The first festival I went to with Nick Winter Olympics was in (whisper it) 1988. Monsters of Rock at Castle Donnington. Iron Maiden headlined above Kiss, David Lee Roth, Megadeth, Guns ‘N’ Roses and Helloween. We didn’t eat or drink anything all day, got pelted with bottles of piss and, tragically, two rock fans died. Without wishing to sound too flippant, It was still the greatest time we’d ever had.
Our second big outdoor show was The Stone Roses at Spike Island. There was an advert on TV recently for some dreadful Father’s day themed lad-rock cd that asked, “Does your Dad know about Spike Island?” (The same terrible advert promptly went on to ask, “Is your old man well into Weller? - Why not buy him Cigarettes and Alcohol this weekend.” (That would be a fairly reprehensible Father’s Day gift, no?)
My God, the advert made me feel a hundred years old. My Dad didn’t even know about Spike Island on the day it happened. After the whole deaths at Donnington thing it was decided that it might be a better idea for us to say that we were going to the park for a bit. Lie told and feeling pretty guilty, we drove up north and bought some Roses tickets off a football hooligan in a pub in Timperley. We didn’t eat or drink anything all day, the sound was shocking, we fell asleep in a service station on the way back and somebody rolled the car over in the car park. It was easily the best day that any of us had ever had. Again.

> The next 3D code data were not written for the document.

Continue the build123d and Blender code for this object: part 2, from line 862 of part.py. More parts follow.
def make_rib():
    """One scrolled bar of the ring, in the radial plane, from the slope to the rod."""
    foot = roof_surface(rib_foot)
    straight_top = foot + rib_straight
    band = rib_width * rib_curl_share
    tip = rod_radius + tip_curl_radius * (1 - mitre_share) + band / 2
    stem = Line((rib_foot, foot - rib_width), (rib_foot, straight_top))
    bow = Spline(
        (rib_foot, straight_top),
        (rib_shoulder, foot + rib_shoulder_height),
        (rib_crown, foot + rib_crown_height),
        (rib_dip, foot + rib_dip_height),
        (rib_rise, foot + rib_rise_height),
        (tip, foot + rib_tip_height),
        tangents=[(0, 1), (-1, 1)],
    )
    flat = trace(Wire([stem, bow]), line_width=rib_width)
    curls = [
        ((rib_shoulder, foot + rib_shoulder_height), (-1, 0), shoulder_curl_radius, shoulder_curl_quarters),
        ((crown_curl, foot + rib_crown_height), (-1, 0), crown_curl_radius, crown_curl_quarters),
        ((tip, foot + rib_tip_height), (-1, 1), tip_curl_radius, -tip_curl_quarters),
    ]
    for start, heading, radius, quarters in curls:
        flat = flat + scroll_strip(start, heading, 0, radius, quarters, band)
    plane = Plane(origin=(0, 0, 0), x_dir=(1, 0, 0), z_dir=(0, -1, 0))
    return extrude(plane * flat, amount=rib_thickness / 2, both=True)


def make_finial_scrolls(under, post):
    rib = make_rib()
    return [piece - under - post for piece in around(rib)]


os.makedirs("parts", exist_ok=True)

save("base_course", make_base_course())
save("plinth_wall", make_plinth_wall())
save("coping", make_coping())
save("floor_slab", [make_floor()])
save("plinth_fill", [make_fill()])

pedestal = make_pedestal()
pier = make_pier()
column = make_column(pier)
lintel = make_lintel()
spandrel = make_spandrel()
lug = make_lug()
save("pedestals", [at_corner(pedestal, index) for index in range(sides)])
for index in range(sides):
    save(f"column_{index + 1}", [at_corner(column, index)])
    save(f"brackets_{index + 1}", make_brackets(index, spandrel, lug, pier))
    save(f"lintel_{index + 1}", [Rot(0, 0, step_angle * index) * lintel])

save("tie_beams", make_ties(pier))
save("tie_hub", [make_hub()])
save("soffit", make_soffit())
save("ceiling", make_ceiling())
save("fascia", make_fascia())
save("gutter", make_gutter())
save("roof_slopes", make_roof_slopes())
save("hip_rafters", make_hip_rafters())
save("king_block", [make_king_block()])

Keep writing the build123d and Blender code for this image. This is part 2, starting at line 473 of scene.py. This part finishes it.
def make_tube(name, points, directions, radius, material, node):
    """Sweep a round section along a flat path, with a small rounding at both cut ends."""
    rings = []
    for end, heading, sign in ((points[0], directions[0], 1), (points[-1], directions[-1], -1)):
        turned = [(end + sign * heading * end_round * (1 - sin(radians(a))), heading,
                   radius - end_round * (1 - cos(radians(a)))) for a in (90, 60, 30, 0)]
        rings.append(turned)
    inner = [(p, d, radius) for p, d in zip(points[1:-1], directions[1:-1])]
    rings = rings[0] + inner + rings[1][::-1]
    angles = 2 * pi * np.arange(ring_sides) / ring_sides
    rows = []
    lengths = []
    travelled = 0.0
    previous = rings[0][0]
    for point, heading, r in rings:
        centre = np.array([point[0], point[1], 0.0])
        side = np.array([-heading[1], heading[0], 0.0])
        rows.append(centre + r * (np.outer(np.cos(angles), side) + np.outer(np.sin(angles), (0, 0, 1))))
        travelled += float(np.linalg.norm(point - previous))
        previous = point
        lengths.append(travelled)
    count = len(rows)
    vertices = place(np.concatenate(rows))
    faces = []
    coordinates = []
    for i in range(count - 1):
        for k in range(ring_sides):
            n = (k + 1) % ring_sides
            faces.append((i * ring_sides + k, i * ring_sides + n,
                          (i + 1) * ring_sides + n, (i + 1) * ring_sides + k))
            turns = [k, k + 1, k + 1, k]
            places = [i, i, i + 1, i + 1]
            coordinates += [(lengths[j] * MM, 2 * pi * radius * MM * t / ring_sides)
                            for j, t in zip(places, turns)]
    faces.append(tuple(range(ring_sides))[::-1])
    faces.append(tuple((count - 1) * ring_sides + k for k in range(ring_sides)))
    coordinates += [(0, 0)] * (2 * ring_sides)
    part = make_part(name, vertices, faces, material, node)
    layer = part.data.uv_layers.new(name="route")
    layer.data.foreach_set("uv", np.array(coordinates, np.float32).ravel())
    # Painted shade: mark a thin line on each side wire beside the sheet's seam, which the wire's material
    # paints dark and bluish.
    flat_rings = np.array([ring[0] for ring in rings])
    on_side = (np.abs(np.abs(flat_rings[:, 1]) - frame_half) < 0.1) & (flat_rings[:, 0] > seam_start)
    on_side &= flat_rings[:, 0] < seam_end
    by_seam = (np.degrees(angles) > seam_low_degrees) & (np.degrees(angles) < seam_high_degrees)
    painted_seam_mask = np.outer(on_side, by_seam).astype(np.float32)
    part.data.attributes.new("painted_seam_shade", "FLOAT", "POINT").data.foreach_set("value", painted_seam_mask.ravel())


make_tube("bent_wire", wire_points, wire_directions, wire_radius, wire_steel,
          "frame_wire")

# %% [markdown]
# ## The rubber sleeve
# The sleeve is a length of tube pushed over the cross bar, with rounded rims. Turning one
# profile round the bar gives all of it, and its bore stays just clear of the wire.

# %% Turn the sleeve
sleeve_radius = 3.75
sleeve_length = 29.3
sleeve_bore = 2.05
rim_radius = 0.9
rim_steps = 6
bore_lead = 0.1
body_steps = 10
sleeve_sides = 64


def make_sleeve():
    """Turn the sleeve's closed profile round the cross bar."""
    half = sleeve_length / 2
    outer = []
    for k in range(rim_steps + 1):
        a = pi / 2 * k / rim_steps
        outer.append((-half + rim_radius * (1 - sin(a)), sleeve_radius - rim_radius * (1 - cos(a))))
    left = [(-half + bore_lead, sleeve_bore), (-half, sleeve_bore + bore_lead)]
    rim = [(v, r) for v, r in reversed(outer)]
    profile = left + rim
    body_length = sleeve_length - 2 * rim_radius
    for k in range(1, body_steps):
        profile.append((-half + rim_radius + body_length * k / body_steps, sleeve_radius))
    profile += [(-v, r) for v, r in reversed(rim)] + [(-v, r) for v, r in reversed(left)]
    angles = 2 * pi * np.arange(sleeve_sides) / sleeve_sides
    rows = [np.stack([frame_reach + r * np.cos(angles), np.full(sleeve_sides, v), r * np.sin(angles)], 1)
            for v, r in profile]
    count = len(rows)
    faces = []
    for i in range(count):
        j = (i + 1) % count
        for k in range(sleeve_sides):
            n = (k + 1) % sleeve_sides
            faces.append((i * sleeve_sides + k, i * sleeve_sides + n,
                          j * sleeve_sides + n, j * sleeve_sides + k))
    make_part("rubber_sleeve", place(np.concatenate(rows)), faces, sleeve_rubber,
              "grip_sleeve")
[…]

Additionally, it was something of a surprise (not least to old man Wagstaff) to find a centre page spread of us in the Sunday papers the next weekend, all tops off and weedy arms aloft beneath the headline ‘Summer of Love Acid Hell’ (or something).
Surprisingly, we were (just about) let out enough the next year to go to Reading 1990. It had the greatest bill I’ve ever seen: Pixies, Jane’s Addiction.. urm… The Cramps: Nick crashed his car into a field, James got arrested, we didn’t see a single band. It was (of course) easily the most amazing time we’d ever had…
You know, I hate to sound like James Murphy’s world-weary hipster from LCD’s ‘Losing my Edge’ (who am I kidding, I’d love to sound like that. Maybe then you’d buy our records). But the more I think about it, the more it seems that for most of the epoch-making rock performances in recent history, we were there.
Nirvana destroying their drum-kit and killing off heavy metal at half-past two in the afternoon at Reading 1991? We were there. Pulp saving Glastonbury and drawing up plans for a bright new brilliant Britain in 1996? We were there. Radiohead making us forget about the floods and being better than all the other bands in 1997? We were there, we were there. (Actually if I’m being honest, I wasn’t exactly there. Instead, I was splonged off my gourd in the middle of the rave tent, desperately trying to stop telling my best straight edge friend that I was (a) utterly in love with her (b) ripped to the high tits on chemicals and Carling and (c) the gig pig, Giggle piggle, GIGGLE PIGGLE WIGGLE WIGGLE! Still, James saw Radiohead, though, and he said that they were good.
James said Jeff Buckley was good too. I’d not know, because he shamefully sent Nick and I out of his only UK festival appearance (Reading ninety four I think) for ‘not taking it seriously’. It’s a good thing he did too, because it was then that we met Martin - who was, at the time, colouring in a blank wristband that he’d got from somewhere in an attempt to trick security into letting him watch Cud (honestly, we weren’t only there for the good bits of rock history). Despite having a nervous look in his eye (and an arm covered in luminous pen) Marty waltzed straight into the arena. We were impressed (not by the band, they were terrible) and would soon learn that such festival heroics were commonplace when you roll with Bowman.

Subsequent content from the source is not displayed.